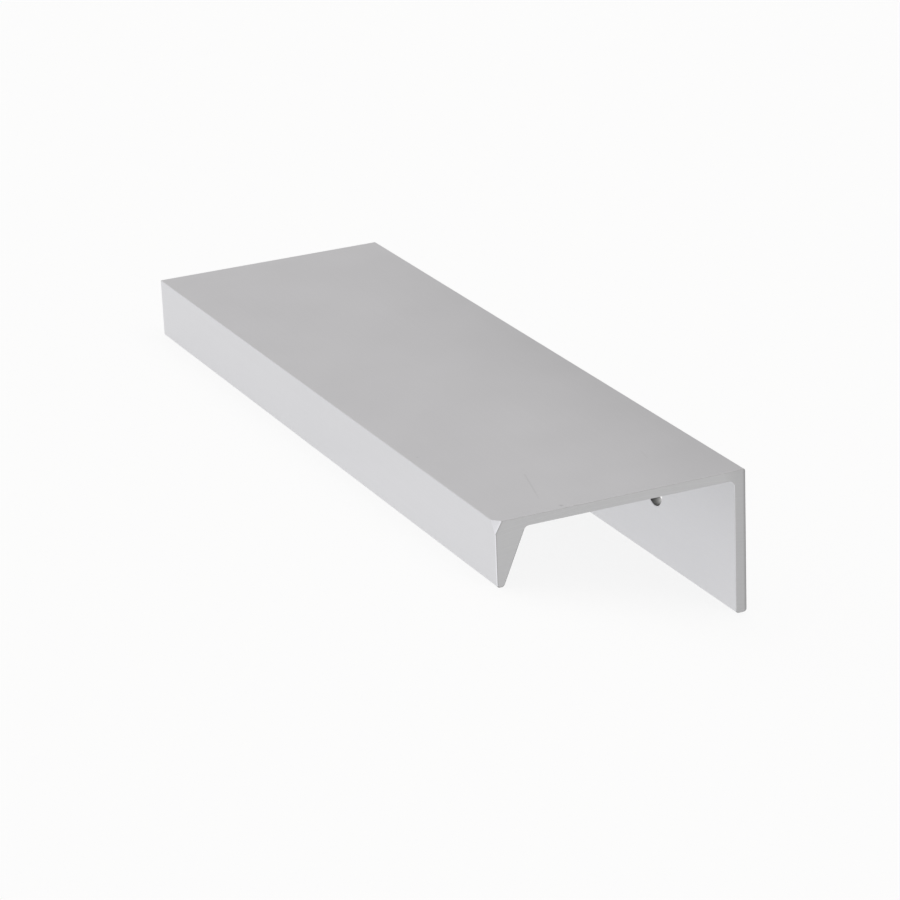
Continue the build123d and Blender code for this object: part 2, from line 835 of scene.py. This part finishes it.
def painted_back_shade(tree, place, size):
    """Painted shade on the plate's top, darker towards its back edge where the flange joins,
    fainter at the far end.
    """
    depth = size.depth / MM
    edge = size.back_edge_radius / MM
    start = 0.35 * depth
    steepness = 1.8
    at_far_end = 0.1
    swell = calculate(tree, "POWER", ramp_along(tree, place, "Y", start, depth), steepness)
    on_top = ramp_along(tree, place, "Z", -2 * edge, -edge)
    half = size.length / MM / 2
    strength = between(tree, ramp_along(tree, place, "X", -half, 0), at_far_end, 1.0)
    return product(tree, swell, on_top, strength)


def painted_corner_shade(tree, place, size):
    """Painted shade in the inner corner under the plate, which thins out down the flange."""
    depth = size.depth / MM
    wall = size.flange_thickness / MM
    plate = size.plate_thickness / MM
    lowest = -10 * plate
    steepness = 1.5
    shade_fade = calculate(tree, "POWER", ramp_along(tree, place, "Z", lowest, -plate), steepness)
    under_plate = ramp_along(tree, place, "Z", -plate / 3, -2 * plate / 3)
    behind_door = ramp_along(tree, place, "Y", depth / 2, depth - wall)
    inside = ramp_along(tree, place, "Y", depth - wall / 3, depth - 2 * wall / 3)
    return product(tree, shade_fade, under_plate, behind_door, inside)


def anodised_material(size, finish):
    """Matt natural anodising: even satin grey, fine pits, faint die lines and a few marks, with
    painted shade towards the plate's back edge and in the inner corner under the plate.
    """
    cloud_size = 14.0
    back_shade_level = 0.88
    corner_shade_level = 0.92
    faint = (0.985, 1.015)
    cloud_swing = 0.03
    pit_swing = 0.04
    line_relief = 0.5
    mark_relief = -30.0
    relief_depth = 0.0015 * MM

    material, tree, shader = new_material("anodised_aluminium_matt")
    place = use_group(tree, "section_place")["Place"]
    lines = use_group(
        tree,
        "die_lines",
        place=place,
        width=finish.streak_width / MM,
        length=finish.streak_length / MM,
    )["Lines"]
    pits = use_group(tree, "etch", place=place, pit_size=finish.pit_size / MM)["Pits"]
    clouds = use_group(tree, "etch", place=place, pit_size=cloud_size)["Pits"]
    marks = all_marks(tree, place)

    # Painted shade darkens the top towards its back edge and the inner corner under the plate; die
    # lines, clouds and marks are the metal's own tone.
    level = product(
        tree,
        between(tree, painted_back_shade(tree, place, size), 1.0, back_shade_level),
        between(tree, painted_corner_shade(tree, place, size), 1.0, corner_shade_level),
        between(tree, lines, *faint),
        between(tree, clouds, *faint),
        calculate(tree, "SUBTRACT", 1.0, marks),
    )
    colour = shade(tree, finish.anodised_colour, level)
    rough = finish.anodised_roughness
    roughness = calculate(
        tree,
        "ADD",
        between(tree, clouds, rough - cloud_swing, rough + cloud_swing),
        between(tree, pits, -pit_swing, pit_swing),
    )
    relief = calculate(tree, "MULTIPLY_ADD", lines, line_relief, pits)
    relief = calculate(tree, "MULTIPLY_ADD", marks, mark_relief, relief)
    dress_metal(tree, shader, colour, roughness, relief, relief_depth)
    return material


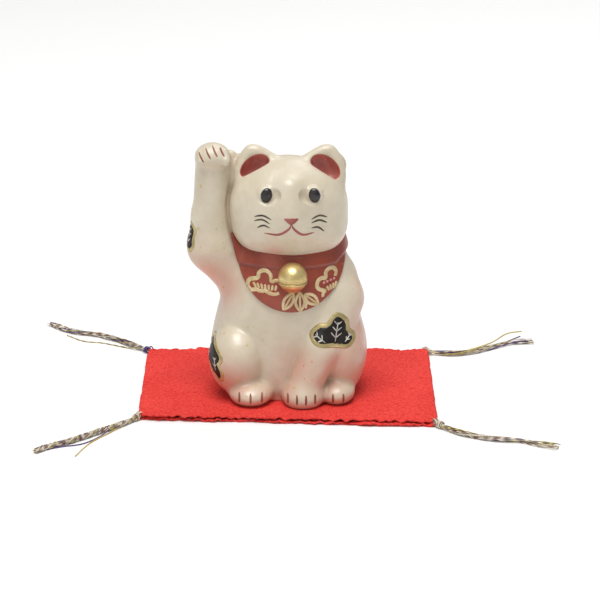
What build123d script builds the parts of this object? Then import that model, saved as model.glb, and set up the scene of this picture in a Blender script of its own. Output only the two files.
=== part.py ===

+++

* TASK STATEMENT:
Locate "What build123d script" in the material, then quote the line that contains it and all lines after it through the final one.

* WRITTEN RESPONSE:
What build123d script builds the parts of this object? Then import that model, saved as model.glb, and set up the scene of this picture in a Blender script of its own. Output only the two files.
=== part.py ===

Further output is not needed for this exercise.